I built something similar that takes a screenshot and uses a multi-modal LLM to evaluate it against a design mock. It catches a completely different class of error. The DOM can be structurally perfect and still look nothing like what was intended. Colors wrong, layout shifted, spacing off, components overlapping. No amount of DOM assertions will catch that.
These are two different kinds of gates: structural which are fast and deterministic, and stochastic which are slow but catch things that are completely different. There is very little overlap between the issues, and you want to catch both.
That way I can invest a lot of time getting the mock just right, then let the agents "make it so".
The critical part is that viewed at a high level, this method tests something different, which means it catches different errors.
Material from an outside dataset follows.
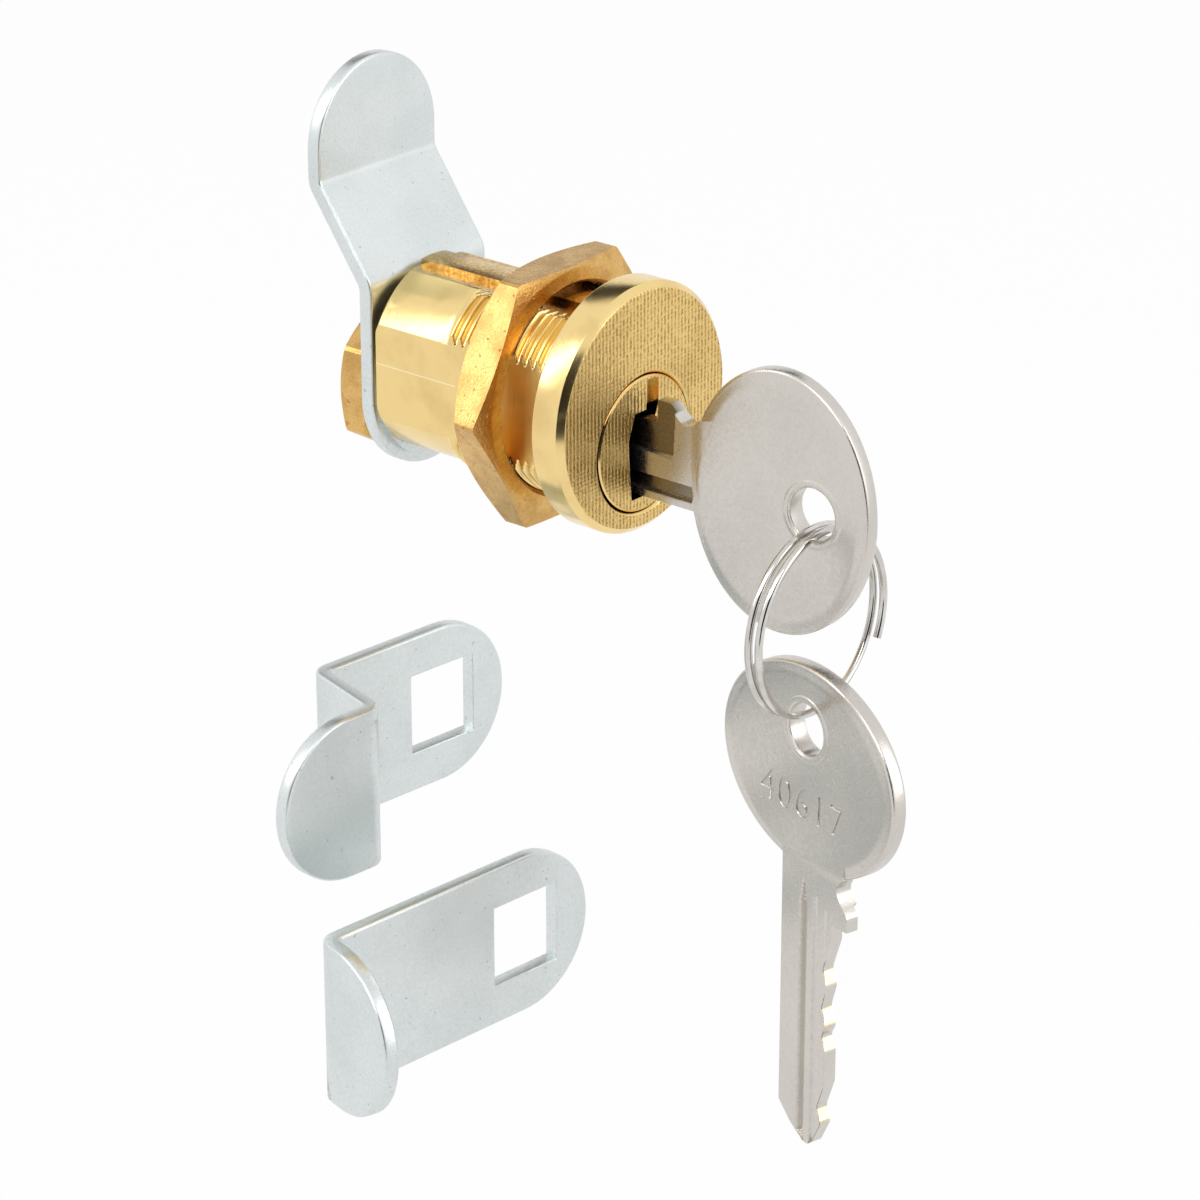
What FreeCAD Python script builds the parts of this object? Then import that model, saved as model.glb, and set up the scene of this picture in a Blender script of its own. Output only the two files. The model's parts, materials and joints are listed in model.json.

If coding agents are given the Playwright access they can do it better actually because using Chrome Developer Tools Protocol they can interact with the browser and experiment with things without having to wait for all of this to complete before making moves. For instance I've seen Claude Code captures console messages from a running Chrome instance and uses that to debug things...
At work, we've integrated claude code with gitlab issues/merge requests, and we get it to screenshot anything it's done. We could use the same workflow to screenshot (or in this case, host a proofshot bundle of) _any_ open PR. You would just get the agent to check out any PR, get proofshot to play around with it, then add that as a comment. So not automated code reviews, which are tiresome, but more like a helpful comment with more context.
Going to try out proofshot this week, if it works like it does on the landing page it looks great.
This is sick OP based on what's in the document, it looks really useful when you need to quickly fix something and need to validate the changes to make sure nothing has changed in the UI/workflow except what you have asked.
Also looks useful for PR's, have a before and after changed.
A few days ago I had a interaction with codex that roughly went as follows, "this chat window is scrolling off screen, fix", "I've fixed it", "No you didn't", "You are totally right, I'm fixing it now", "still broken", "please use a headless browser to look at the thing and then fix it", "....", "I see the problem now, I'm implementing a fix and verifying the fix with the browser", etc. This took a few tries and it eventually nailed it. And added the e2e test of course.
I usually prompt codex with screenshots for layout issues as well. One of the nice things of their desktop app relative to the cli is that pasting screenshots works.
A lot of our QA practices are still rooted in us checking stuff manually. We need to get ourselves out of the loop as much as possible. Tools like this make that easier.
I think I recall Mozilla pioneering regression testing of their layout engine using screenshots about a quarter century ago. They had a lot of stuff landing in their browser that could trigger all sorts of weird regressions. If screenshots changed without good reason, that was a bug. Very simple mechanism and very effective. We can do better these days.
Added benefit is that when Claude navigates and finds a bug, it will either add them to a list for human review or fix it automatically.
Pretty much a loop where building and debugging work together;-)
Once Claude Code
https://github.com/ChromeDevTools/chrome-devtools-mcp/pull/1...
I've only used it a bit, but it's working well so far.
I don't think you need either, though, because agent-browser itself has a skill for this: https://github.com/vercel-labs/agent-browser/blob/main/skill...
Maybe the author would like to compare the three.
I give agent either a simple browser or Playwright access to proper browsers to do this. It works quite well, to the point where I can ask Claude to debug GLSL shaders running in WebGL with it.
It's not perfect though - I've personally found CC's VL to be worse than others such as Gemini but its nice to have it completely self contained.
This project desperately needs a "What does this do differently?" section because automated LLM browser screenshot diffing has been a thing for a while now.
So... Bypassing the whole "sees what it actually looks like in the browser. It can’t tell if the layout is broken" parent commentator is talking about? Seems worse, not better.
All the power to you if you build a product out of this, I don't wanna be that guy that says that dropbox is dead because you can just setup ftp. But with Codex/Claude Code, I was able to achieve this very result just from prompting.
I'd love to see an agent doing work, then launching app on iOS sim or Android emu to visually "use" the app to inspect whether things work as expected or not.
That's very different from scripting together what is effectively a whitebox test against document ids which is what people do with things like playwright. Replacing manual QA like that could be valuable.
Anyone recommend browser-base instant preview site for web ui design with more artistic/experimental preference?
I built something similar[0] a few months ago but haven't maintained it because Codex UI and Cursor have _reasonable_ tooling for this themselves now IMO.
That said there is still a way to go, and space for something with more comprehensive interactivity + comparison.
[0] - https://magiceyes.dev/
my claude drive his own brave autonomously, even for ui ?
but its great to see some other open source alternatives within this space as well.
From the OP, i don't think this is what is meant for what you are saying.
Tools like Claude and the like can, and do. This is just a utility to make the process easier.